The class inspired McMartin to learn even more skills through Laney’s Industrial Maintenance Program. In one course, McMartin heard about machinist opportunities at the SFMTA. She applied after working as a welder at an aerospace company. 

Coursework: Industrial Maintenance Program at Laney College  

Previous jobs: 

  • Welder at an aerospace corporation doing cosmetic welds 

  • Machinist helper at the SFMTA’s cable car machine shop 


Brittany looks up from a lathe. We see lights and switches near her setup.With the proper technique and setup, McMartin can control her precision lathe cut within .001 of an inch. 
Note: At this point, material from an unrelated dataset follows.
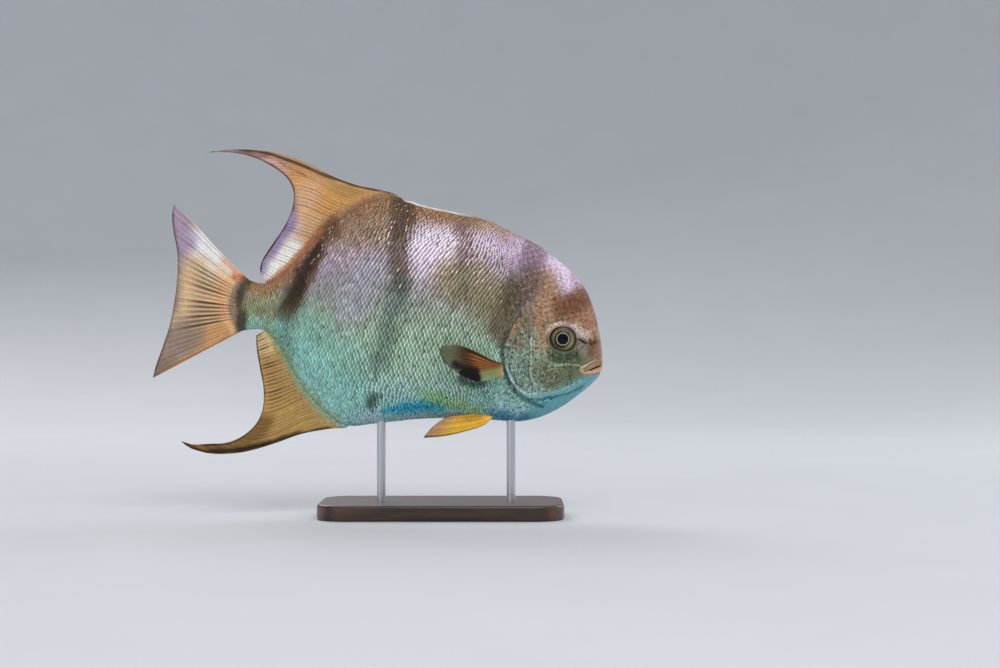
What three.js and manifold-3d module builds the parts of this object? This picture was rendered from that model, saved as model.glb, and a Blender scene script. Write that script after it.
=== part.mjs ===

Key skills required for current role: 

As an apprentice machinist, McMartin works on cable cars and historic streetcars.  

Here are the key skills she says are most important for the job:  

  • Create a gameplan for your project and the best setup for materials 

“Being a machinist, your setup is the most important part of your job. Before you cut, you have to map out the project. You need to know how you’re going to go from point A to point B. You have to figure out what tools you need. Sometimes, you might need to make a tool first. So, it can be one step forward, two steps back. That’s taught me to take a deep breath and have patience.”  

  • Know how to use a range of materials and tools 

“We need a basic understanding of different types of material. Sometimes, we use a heat-treated material. With other projects, we’ll use aluminum. That’s a very soft material. These are both going to act very differently.”  

  • Understand basic measurements  

“I follow that golden rule – measure twice, cut once. Working with a ruler wasn’t a strength I had in the past. So, I work carefully to always make sure I’m going from the right measurements." 

  • Take a break when necessary 

“When you get frustrated on a project and just can’t see what's next, sometimes that’s the best thing. That’s when you put it down and go for a walk, drink some water or ask for help. Especially as an apprentice, it’s important to speak up when you tried but still don’t understand something.” 

What a typical workday looks like: 

  • Reverse engineering parts 

“Many parts for the cable cars and street cars aren’t manufactured anymore. So, we make them through reverse engineering. We take measurements, draw a sketch and make an identical part. We’ll find a piece of stock metal that’s oversized, cut it to correct length and map out which machine is best to complete the job.”  

  • Building skills with mentors 

“As an apprentice, I’m assigned jobs that are within my skill set. But I also get things that are out of my skill set. In these cases, I'm paired up with somebody. I get to watch them solve a problem and chime in when I can bring something to the table. Over time, I’ve observed who can really cater to my learning style. I seek them out to learn new things because I can absorb so much knowledge that way." 

What she likes most about her job:  

  • Taking mistakes in stride 

“I’ve learned a lot about myself by making mistakes and working through them in this job. I’m really good now at regulating my emotions. When I get frustrated, I understand it’s okay to mess up – that it's part of learning. Now, I can apply this to all kinds of areas in my life.” 

  • Building confidence in a supportive setting  

“As the only girl in the machine shop, I feel like I’ve built a whole new level of confidence in myself. I now feel that I’m a capable person who can figure things out – and also ask for help when I need it.”